## [WHAT YOU NEED TO DO]
Find and return each line containing "names".

## [DATA SEGMENT]
::::
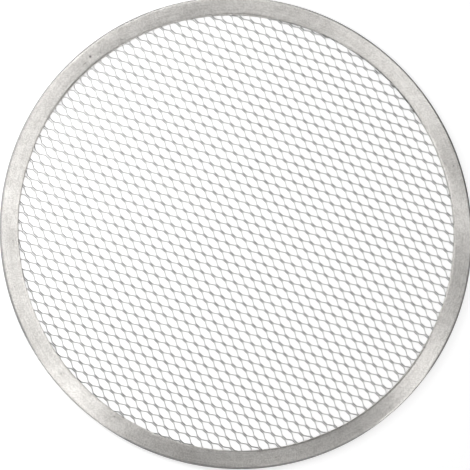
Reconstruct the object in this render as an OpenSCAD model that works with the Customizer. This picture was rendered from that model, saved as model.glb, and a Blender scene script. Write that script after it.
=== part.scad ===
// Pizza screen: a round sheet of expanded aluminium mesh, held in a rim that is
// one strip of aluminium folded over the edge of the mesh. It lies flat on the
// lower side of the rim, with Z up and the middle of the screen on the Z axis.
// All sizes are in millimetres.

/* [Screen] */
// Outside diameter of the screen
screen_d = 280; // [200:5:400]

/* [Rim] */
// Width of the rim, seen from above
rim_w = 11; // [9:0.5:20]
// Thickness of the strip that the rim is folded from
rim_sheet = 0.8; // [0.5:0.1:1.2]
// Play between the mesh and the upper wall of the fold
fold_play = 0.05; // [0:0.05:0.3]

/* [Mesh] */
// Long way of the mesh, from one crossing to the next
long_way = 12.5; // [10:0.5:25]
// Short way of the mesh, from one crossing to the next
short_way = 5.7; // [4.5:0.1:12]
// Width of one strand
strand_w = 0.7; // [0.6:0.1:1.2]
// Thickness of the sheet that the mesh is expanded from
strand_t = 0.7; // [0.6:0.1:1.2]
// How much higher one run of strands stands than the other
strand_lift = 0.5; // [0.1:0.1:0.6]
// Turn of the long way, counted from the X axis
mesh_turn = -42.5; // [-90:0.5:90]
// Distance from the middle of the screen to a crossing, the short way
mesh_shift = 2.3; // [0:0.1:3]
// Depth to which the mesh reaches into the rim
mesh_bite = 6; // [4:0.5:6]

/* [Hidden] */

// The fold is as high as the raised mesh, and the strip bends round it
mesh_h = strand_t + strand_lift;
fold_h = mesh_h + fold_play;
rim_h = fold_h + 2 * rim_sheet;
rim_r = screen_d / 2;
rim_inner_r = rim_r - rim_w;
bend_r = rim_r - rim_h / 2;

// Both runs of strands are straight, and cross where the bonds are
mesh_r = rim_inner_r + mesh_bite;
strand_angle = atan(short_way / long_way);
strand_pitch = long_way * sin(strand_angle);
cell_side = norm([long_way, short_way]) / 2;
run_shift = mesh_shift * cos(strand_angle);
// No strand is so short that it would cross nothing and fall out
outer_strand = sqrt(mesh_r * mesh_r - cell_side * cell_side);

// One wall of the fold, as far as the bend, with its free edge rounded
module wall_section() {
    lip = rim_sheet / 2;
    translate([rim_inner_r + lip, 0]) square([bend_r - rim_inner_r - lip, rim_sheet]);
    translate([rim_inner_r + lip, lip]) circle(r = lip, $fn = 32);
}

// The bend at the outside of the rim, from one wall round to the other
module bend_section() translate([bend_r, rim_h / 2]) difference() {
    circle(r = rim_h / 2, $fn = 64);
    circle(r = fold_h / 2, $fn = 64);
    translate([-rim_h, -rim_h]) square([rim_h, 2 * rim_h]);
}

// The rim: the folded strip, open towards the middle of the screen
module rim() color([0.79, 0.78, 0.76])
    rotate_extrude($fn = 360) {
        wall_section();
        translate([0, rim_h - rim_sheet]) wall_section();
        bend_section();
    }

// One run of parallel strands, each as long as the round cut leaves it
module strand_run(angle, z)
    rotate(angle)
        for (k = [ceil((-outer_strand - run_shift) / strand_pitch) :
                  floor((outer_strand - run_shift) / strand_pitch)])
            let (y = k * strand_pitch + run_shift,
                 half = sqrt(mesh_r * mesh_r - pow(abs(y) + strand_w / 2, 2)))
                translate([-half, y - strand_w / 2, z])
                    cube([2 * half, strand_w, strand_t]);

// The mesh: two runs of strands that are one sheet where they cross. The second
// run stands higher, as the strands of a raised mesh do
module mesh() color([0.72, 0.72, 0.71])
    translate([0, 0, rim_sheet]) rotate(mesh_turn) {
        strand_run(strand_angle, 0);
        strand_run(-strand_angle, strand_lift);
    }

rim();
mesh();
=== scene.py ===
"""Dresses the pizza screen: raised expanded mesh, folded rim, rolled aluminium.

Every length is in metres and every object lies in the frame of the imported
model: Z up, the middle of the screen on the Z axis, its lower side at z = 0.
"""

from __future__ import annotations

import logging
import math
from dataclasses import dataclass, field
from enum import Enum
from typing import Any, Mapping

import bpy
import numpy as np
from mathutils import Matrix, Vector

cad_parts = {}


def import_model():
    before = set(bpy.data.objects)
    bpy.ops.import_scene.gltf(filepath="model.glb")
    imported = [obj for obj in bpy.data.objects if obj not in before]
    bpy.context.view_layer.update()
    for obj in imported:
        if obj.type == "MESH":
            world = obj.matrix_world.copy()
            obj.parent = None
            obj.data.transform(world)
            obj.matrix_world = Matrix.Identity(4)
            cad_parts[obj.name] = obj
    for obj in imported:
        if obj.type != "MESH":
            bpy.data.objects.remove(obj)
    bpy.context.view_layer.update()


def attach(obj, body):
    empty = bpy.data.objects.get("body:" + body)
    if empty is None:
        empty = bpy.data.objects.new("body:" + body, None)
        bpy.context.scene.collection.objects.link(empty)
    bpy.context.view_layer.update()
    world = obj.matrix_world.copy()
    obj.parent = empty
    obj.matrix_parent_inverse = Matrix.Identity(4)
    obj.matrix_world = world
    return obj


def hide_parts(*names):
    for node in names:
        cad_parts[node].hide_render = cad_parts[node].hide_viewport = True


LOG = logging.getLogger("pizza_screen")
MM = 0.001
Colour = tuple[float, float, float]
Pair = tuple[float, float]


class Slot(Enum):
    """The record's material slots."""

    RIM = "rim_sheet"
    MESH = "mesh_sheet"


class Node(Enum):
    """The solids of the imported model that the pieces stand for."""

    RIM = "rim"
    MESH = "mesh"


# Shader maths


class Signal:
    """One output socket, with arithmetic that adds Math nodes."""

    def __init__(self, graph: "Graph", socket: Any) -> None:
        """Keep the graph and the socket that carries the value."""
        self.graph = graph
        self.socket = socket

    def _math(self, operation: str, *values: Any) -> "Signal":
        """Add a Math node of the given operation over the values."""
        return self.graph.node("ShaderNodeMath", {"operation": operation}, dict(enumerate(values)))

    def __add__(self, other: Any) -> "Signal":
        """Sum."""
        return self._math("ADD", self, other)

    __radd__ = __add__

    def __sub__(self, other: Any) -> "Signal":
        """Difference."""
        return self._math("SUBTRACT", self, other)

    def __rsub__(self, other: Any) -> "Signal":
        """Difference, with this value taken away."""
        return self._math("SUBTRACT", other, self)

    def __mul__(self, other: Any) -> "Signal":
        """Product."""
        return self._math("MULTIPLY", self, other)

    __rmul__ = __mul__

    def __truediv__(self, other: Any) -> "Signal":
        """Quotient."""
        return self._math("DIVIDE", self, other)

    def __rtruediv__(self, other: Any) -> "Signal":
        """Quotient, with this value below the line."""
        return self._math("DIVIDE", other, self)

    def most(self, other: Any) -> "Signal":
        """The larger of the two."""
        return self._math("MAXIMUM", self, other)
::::
## [REPLY]
def hide_parts(*names):
    for node in names:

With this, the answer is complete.